Monday, April 12, 2010

Chipotle Chicken Taco Salad

If you're not familiar with chipotle chiles in adobo sauce, you'll find them in the Latin section of the store. The can will have several chiles inside, along with the adobo sauce. I recommend that you drain a bit of the sauce off, then dump the rest in the blender and pulse. Freeze the leftovers in 1/2 Tablespoon-sized portions--it'll last you for a while.

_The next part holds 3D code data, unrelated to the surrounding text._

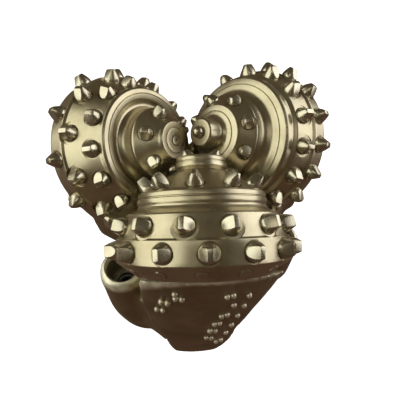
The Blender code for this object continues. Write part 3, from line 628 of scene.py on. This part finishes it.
def paint_edge_highlights(leg):
    """Stores a painted highlight on the dressed edges: how far the nozzle boss's lip and the shirttail's top edge are
    painted pale and bright.
    """
    centre = local(BOSS_R, BOSS_ANGLE, 0)
    values = []
    for vert in leg.data.vertices:
        x, y, depth = vert.co.x / MM, vert.co.y / MM, -vert.co.z / MM
        off_axis = math.hypot(x - centre.x, y - centre.y)
        boss = min(1.0, max(0.0, (BOSS_TOP + 11.5 - depth) / 5.0)) * min(1.0, max(0.0, (off_axis - 12.3) / 1.2)) * min(1.0, max(0.0, (21.5 - off_axis) / 1.0))
        t, angle = x * math.cos(J) + depth * math.sin(J), math.degrees(math.atan2(y, x))
        # the painted highlight band is wider and stronger on one side of the arm than on the other
        left = min(1.0, max(0.0, (-angle - 6.0) / 16.0))
        high = 103.2 + 0.7 * noise.noise(Vector((x, y, depth)) * 0.25) + 5.5 * left
        arm = min(1.0, max(0.0, (high - t) / (1.6 + 3.4 * left))) * min(1.0, max(0.0, (math.hypot(x, y) - 92.0) / 5)) * (0.95 if angle < 8 else max(0.25, 0.95 - (angle - 8) * 0.04))
        values.append(max(boss, arm))
    layer = leg.data.attributes.new("painted_highlight", "FLOAT", "POINT")
    layer.data.foreach_set("value", values)


def reservoir_frame():
    slope = Vector((ARM_LOW_R - NECK_R, 0, -CORNER_DEPTH + NECK_DEPTH)).normalized()
    inward = Vector((-slope.z, 0, slope.x))
    turn = inward.to_track_quat("Z", "Y").to_matrix().to_4x4()
    turn.translation = Vector(((ARM_LOW_R + NECK_R) / 2, 0, -(CORNER_DEPTH + NECK_DEPTH) / 2))
    return turn


def plug_line():
    return Vector((103.3, OFFSET, -81.4)), Vector((44.0, OFFSET, -52.8))


def journal():
    points = [(100.6, 0, 0), (100.6, 31.2, 0.2), (91.5, 31.2, 0.3), (91.5, 28.0, 0.2), (69.0, 28.0, 0.2), (65.6, 23.7, 0.8), (60.4, 23.7, 0.8),
              (57.0, 28.0, 0.2), (55.5, 28.0, 0.2), (55.5, 14.0, 0.2), (42.5, 14.0, 0.2), (41.0, 12.5, 0.3), (41.0, 0, 0)]
    return revolve(rounded(points), 72)


blank_leg = forging()
for key in LEG_ANGLES:
    leg = bpy.data.objects.new(f"looks_leg_{key}", blank_leg.data.copy())
    scene.collection.objects.link(leg)
    machined(leg, key)
    # painted highlight on the boss lip and shirttail top edge, stored on the mesh
    paint_edge_highlights(leg)
    world = leg_matrix(key)
    world.translation = world.translation * MM
    leg.matrix_world = world
    dress(leg, LEG_PAINT, "bit_body", [f"leg_{key}"], angle=40)
    pin = as_object(f"looks_journal_{key}", journal(), leg_matrix(key) @ CONE_IN_LEG)
    dress(pin, STEEL, "bit_body")
bpy.data.objects.remove(blank_leg, do_unlink=True)


# ------------------------------------------------------------------ hardfacing beads on the shirttails
def bead(bm, centre, normal, radius, rise):
    side = normal.orthogonal().normalized()
    other = normal.cross(side)
    rings = []
    for k in range(6):
        q = k * math.pi / 2 / 6
        r, h = radius * math.cos(q), rise * math.sin(q)
        rings.append([bm.verts.new(centre + r * (math.cos(a) * side + math.sin(a) * other) + (h - 0.6) * normal) for a in [2 * math.pi * j / 16 for j in range(16)]])
    tip = bm.verts.new(centre + (rise - 0.6) * normal)
    for a, b in zip(rings, rings[1:]):
        for j in range(16):
            m = (j + 1) % 16
            bm.faces.new((a[j], a[m], b[m], b[j]))
    for j in range(16):
        bm.faces.new((rings[-1][j], rings[-1][(j + 1) % 16], tip))
    bm.faces.new(list(reversed(rings[0])))


def skin_radius(depth):
    return ARM_R if depth < 140 else ARM_R + (ARM_LOW_R - ARM_R) * (depth - 140) / (CORNER_DEPTH - 140)


# weld beads on the outer face: (angle from the leg's direction, depth) along three falling lines, and a small group on the other side
BEADS = [(19.9, 61.3), (19.0, 78.6), (17.2, 95.5), (15.4, 113.2), (13.6, 129.3), (12.0, 148.3), (12.8, 52.5), (14.0, 70.2), (12.1, 86.7), (9.5, 102.5), (8.1, 118.9), (6.7, 135.8), (9.7, 150.1),
         (10.4, 52.2), (9.7, 87.4), (7.2, 102.1), (5.6, 116.6), (4.3, 132.9), (-8.9, 44.0), (-8.7, 50.5), (-6.4, 50.9), (-14.3, 60.3), (-11.9, 60.5), (-16.5, 75.8), (-14.1, 75.4)]
for key in LEG_ANGLES:
    bm = bmesh.new()
    spots = [(angle, depth, 2.35 + 0.4 * noise.noise(Vector((angle, depth, 3.0)))) for angle, depth in BEADS]
    for angle, depth, radius in spots:
        centre = local(skin_radius(depth), angle, depth)
        bead(bm, centre, Vector((centre.x, centre.y, 0)).normalized(), radius, radius * 1.05 + 0.6)
    upright(bm)
    beads = as_object(f"looks_beads_{key}", bm, leg_matrix(key))
    dress(beads, BEAD_PAINT, "bit_body", angle=60)


# ------------------------------------------------------------------ pin: taper thread, relief and shoulder
def pin_mesh():
    """Tapered pin with a helical thread, then the relief groove, shoulder bevel and shank."""
    count, pitch = 144, 5.08
    rows = []
    z = 3.0
    while z < 96.0:
        rows.append(z)
        z += 0.36
    bm = bmesh.new()
    rings = [[bm.verts.new((r * math.cos(2 * math.pi * k / count), r * math.sin(2 * math.pi * k / count), h)) for k in range(count)] for r, h in ((BORE_R, 1.2), (BORE_R + 1.2, 0.0), (PIN_END_R - 3.2, 0.0), (PIN_END_R - 1.4, 0.7))]
    for z in rows:
        crest = PIN_END_R + (PIN_BASE_R - PIN_END_R) * z / PIN_LENGTH - 0.1
        fade = min(1.0, max(0.0, (z - 3.0) / 6.0)) * min(1.0, max(0.0, (96.0 - z) / 7.0))
        ring = []
        for k in range(count):
            a = 2 * math.pi * k / count
            phase = (z / pitch - k / count) % 1.0
            tooth = abs(2 * phase - 1)
            depth = 2.9 * min(1.0, max(0.0, (tooth - 0.16) / 0.72)) * fade + (1.2 * (1 - fade) if z > 50 else 0.6 * (1 - fade))
            r = crest - depth
            ring.append(bm.verts.new((r * math.cos(a), r * math.sin(a), z)))
        rings.append(ring)
    for r, h in ((54.4, 97.2), (54.4, 104.6), (55.4, 106.6), (57.4, PIN_LENGTH), (SHOULDER_R - 0.2, PIN_LENGTH), (SHOULDER_R + 0.6, PIN_LENGTH + 0.7), (NECK_R - 0.6, PIN_LENGTH + 5.6),
                 (NECK_R - 0.3, PIN_LENGTH + 6.4), (NECK_R - 0.3, 112.6), (BORE_R, 112.6)):
        if h >= 112.6:
            h = 113.4 if r > 50 else 113.4
        rings.append([bm.verts.new((r * math.cos(2 * math.pi * k / count), r * math.sin(2 * math.pi * k / count), h)) for k in range(count)])
    for a, b in zip(rings, rings[1:] + rings[:1]):
        for k in range(count):
            m = (k + 1) % count
            bm.faces.new((a[k], a[m], b[m], b[k]))
    upright(bm)
    return bm


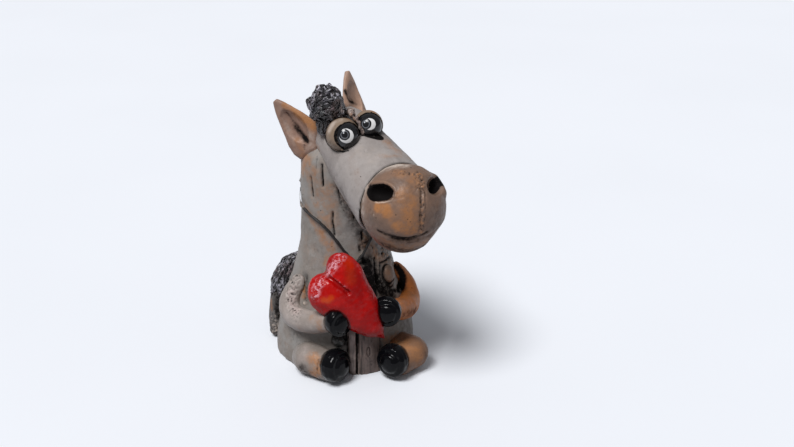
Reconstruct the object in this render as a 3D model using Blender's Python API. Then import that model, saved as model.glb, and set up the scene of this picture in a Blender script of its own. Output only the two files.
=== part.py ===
"""Seated donkey figurine of fired clay, about 10 cm high, holding a red heart.

The figure is hand-built: every lump, roll and strand of clay was made by itself and
stuck to its neighbour with slip before the firing, so each is one solid here. Right
and left are the donkey's own. It faces -Y, its left side is +X, and the origin is the
middle of its base on the table. All sizes are in metres.
"""
import math

import bmesh
import bpy
from mathutils import Euler, Matrix, Vector

# Joint line that the slip leaves between two lumps
SLIP_GAP = 0.0003
DUST = 0.000003
SHARP_ANGLE = math.radians(50.0)

# The two sides of the animal; values kept by side use the same -1 and 1
SIDES = ((-1, "right"), (1, "left"))

# Body: a hollow cone that runs up into the neck
BASE_HALF_WIDTH = 0.0250
HIP_HEIGHT = 0.0090
HIP_HALF_WIDTH = 0.0243
RIB_HEIGHT = 0.0200
RIB_HALF_WIDTH = 0.0216
CHEST_HEIGHT = 0.0320
CHEST_HALF_WIDTH = 0.0176
THROAT_HEIGHT = 0.0440
THROAT_HALF_WIDTH = 0.0150
NECK_HEIGHT = 0.0580
NECK_HALF_WIDTH = 0.0146
NAPE_HEIGHT = 0.0725
NAPE_HALF_WIDTH = 0.0140
NECK_CROWN = 0.0080
NECK_TOP = NAPE_HEIGHT + NECK_CROWN
BODY_DEPTH_RATIO = 0.93
BODY_SET_BACK = 0.0030
BODY_WALL = 0.0040
BODY_SIDES = 30
BODY_RINGS = 12
INNER_RINGS = 6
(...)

Recipe courtesy of Cooking Light.

Dressing:
1/3 cup chopped fresh cilantro
2/3 cup light sour cream
1/2 to 1 Tablespoon chipotle chiles in adobo sauce--it's pretty spicy stuff!
1 tsp. ground cumin
1 tsp. chili powder
4 tsp. fresh lime juice
1/4 tsp. salt

Salad:
4 cups romaine lettuce
2 cups chopped roasted skinless, boneless chicken breast (about 2)
1 cup cherry tomatoes, halved
1/2 cup diced, peeled avocado
1/3 cup thinly sliced red onion
1 (15 oz.) can black beans, rinsed and drained
1 (8 oz.) can corn, rinsed and drained

Combine dressing ingredients, stirring well. Taste, and add additional chipotles if desired. Combine all salad ingredients in a large bowl, then drizzle with dressing. Toss to combine and serve immediately with tortilla chips.